Hotel booking sites Agoda and Booking.com have been ordered to revise their no-refund policies or potentially face legal action.

Korea’s Fair Trade Commission (FTC) announced on Wednesday that it has ordered the two global travel platforms to revise the terms and conditions which allow them to unfairly deny refunds for products and services.

Customers are currently unable to get refunds on some hotel bookings or additional services, like hotel meals, reserved through Agoda and Booking.com even if reservations were made well in advance. Agoda and Booking.com have the same parent company, Booking Holdings, which also operates travel platforms Kayak and Priceline.

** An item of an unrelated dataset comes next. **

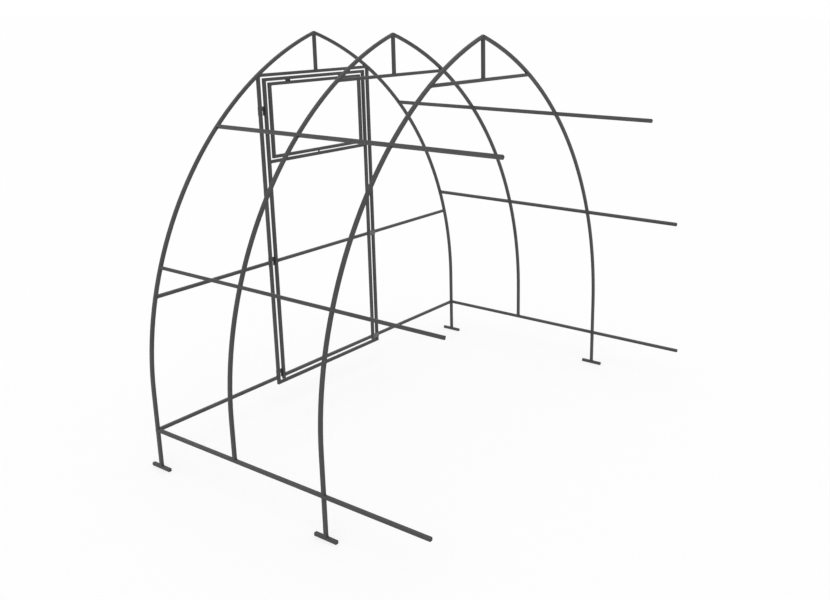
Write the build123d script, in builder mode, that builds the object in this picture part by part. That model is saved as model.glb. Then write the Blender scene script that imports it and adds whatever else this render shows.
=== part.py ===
from build123d import *
import os
from math import acos, asin, cos, degrees, sin, sqrt

# Frame of a small arched greenhouse, welded from square steel tube, without its sheets.
# Three pointed hoops stand on two base rails, with four purlins along them. The rails and
# purlins run on past the last hoop, where the next bay would be joined. The first hoop holds
# the end wall with its door, and a vent sash sits in the upper part of the door leaf.
# +X is to the right of someone who faces the door from outside, +Y runs from the door into
# the greenhouse, +Z is up. The floor is at z = 0, under the feet.

# Square tube
tube = 20.0
wall = 1.5

# Hoops: centre lines, with heights from the centre line of the base rails
span = 3000.0
leg_straight = 250.0
bend_radius = 2200.0
bay = 700.0
hoop_names = ["door", "middle", "rear"]

# Rails and purlins: how far their free ends run on past the bay after the last hoop
end_run = 22.0

# Feet
rail_height = 260.0
foot_length = 160.0

# Heights above the base rails
lower_purlin = 1005.0
upper_purlin = 1793.0
girt_height = 835.0

# Ties, from the ridge down
tie_drop = 256.0

# Doorway: its posts stand under the ends of the tie, and the hoop cuts this far into their tops
post_cut = 8.0
threshold_drop = 42.0

# Door leaf, in the plane of the end wall
leaf_side_gap = 28.0
leaf_top_gap = 10.0
leaf_foot_gap = 7.0

# Vent sash in the leaf, from centre line to centre line
sash_height = 476.0
sash_gap = 10.0
sash_side_gap = 24.0

# Door hinges: surface hinges with the knuckle in front of the gap beside the leaf
hinge_above_rail = 20.0
hinge_below_top = 200.0
hinge_length = 60.0
hinge_flap = 26.0
hinge_plate = 2.5
knuckle_radius = 6.0
pin_radius = 3.0
pin_clearance = 0.08
knuckle_gap = 0.5
flap_clearance = 1.0

# Stops behind the free stile of the leaf
stop_height = 40.0
stop_reach = 45.0
stop_plate = 3.0
stop_gap = 0.5

# Vent hinges and catch, on the outer face of the leaf
vent_hinge_width = 40.0
vent_hinge_spacing = 500.0
vent_plate = 2.0
vent_knuckle_radius = 4.0
catch_width = 14.0

# Places worked out from the sizes above
half = tube / 2
bore = tube - 2 * wall
half_span = span / 2
bays = len(hoop_names)
y_front = -(bays * bay + end_run - foot_length / 2) / 2
y_end = y_front + bays * bay + end_run
bend_start = rail_height + leg_straight
bend_centre = half_span - bend_radius
ridge_turn = degrees(acos(-bend_centre / bend_radius))
ridge_z = bend_start + sqrt(bend_radius**2 - bend_centre**2)
inner_radius = bend_radius - half
tie_z = ridge_z - tie_drop
tie_end = bend_centre + sqrt(inner_radius**2 - (tie_z - half - bend_start) ** 2)
girt_z = rail_height + girt_height
post_x = tie_end + post_cut - half
threshold_z = rail_height - threshold_drop
leaf_x = post_x - tube - leaf_side_gap
leaf_top_z = tie_z - tube - leaf_top_gap
leaf_foot_z = threshold_z + half + leaf_foot_gap
sash_x = leaf_x - tube - sash_side_gap
sash_top_z = leaf_top_z - tube - sash_gap
sash_bottom_z = sash_top_z - sash_height
vent_rail_z = sash_bottom_z - tube - sash_gap
face_y = y_front - half
hinge_x = leaf_x + half + leaf_side_gap / 2
hinge_y = face_y - knuckle_radius
hinges_z = [rail_height + hinge_above_rail, girt_z, leaf_top_z - hinge_below_top]

# The bend is drawn this many degrees past the ridge and then cut off square with it
overrun = 2.0

os.makedirs("parts", exist_ok=True)


def save(piece, name):
    """Name a finished piece and write it."""
    piece.part.label = name
    export_step(piece.part, f"parts/{name}.step")


def upright(y):
    """Plane of the hoop at y, seen from the door end: local x is X, local y is Z."""
    return Plane(origin=(0, y, 0), x_dir=(1, 0, 0), z_dir=(0, -1, 0))


def tube_section(plane):
    """Section of the tube, drawn around the plane's origin."""
    with BuildSketch(plane) as section:
        Rectangle(tube, tube)
        Rectangle(bore, bore, mode=Mode.SUBTRACT)
    return section.sketch


def across(x, y, z):
    """Plane for a tube that runs towards +X."""
    return Plane(origin=(x, y, z), x_dir=(0, 1, 0), z_dir=(1, 0, 0))


def along(x, y, z, outward=(1, 0, 0)):
    """Plane for a tube that runs towards +Y, turned so that one face looks outward."""
    return Plane(origin=(x, y, z), x_dir=outward, z_dir=(0, 1, 0))


def upwards(x, y, z):
    """Plane for a tube that runs up."""
    return Plane(origin=(x, y, z), x_dir=(1, 0, 0), z_dir=(0, 0, 1))


def hoop_band(side, y, width):
    """One half of a hoop as a flat band: the straight leg, then the bend up past the ridge."""
    with BuildSketch(upright(y)) as band:
        with BuildLine():
            Line((side * half_span, rail_height + half), (side * half_span, bend_start))
            CenterArc(
                (side * bend_centre, bend_start),
                bend_radius,
                0 if side > 0 else 180,
                side * (ridge_turn + overrun),
            )
        trace(line_width=width)
    return band.sketch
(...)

“Though we recommended that Agoda and Booking.com revise their no-refund clauses last November, the companies failed to take heed without any particular reason,” read an FTC report. “We decided last month to issue an order forcing them to make the necessary revisions.”

The FTC is not asking them to ban all no-refund products, but to at least accept refund requests made long before reservation dates.

“The companies will still be able to deny refunds on highly discounted products or bookings made just before the reservation date,” said a spokesman. “But it is unreasonable for them to deny refunds for reservations made months ahead.”

“The probability that a booking platform will be able to resell a product after a consumer cancels a reservation long before reservation date is very high,” he added. “The platform operators will face few losses if they resell the products.”

The Act on the Regulation of Terms and Conditions gives the FTC the right to take “measures necessary to correct the terms and conditions” of a business that incurs losses to “several customers because the business person fails to comply with the recommendation” to revise “unfair terms and conditions.”

According to the Act, the FTC also has the right to report the case to prosecutors if companies fail to respond accordingly within 60 days.

The two companies have yet to give an official response. Agoda’s Peter Allen, who serves as the head of the company’s external relations department Agoda Outside, was in Seoul on Wednesday to give a talk at a leadership forum organized by the company.

Agoda and Booking.com are not the only booking platforms that have been flagged for having policies that potentially harm customers.

From 2016 through October 2017, the FTC reviewed the terms and conditions of major hotel booking sites operating in Korea and found that seven, including Agoda and Booking.com, had unfair refund policies.

Unlike Agoda and Booking.com, Interpark, Hana Tour, HotelPass, Hotels.com and Expedia have since revised their terms and conditions.

The number of consumer complaints against international travel platforms grew in Korea last year.

According to the Korea Consumer Agency, consumers filed a total of 5,721 complaints in the first half of 2017 against international travel and accommodation platforms, or 46.4 percent more compared to the same period in the previous year.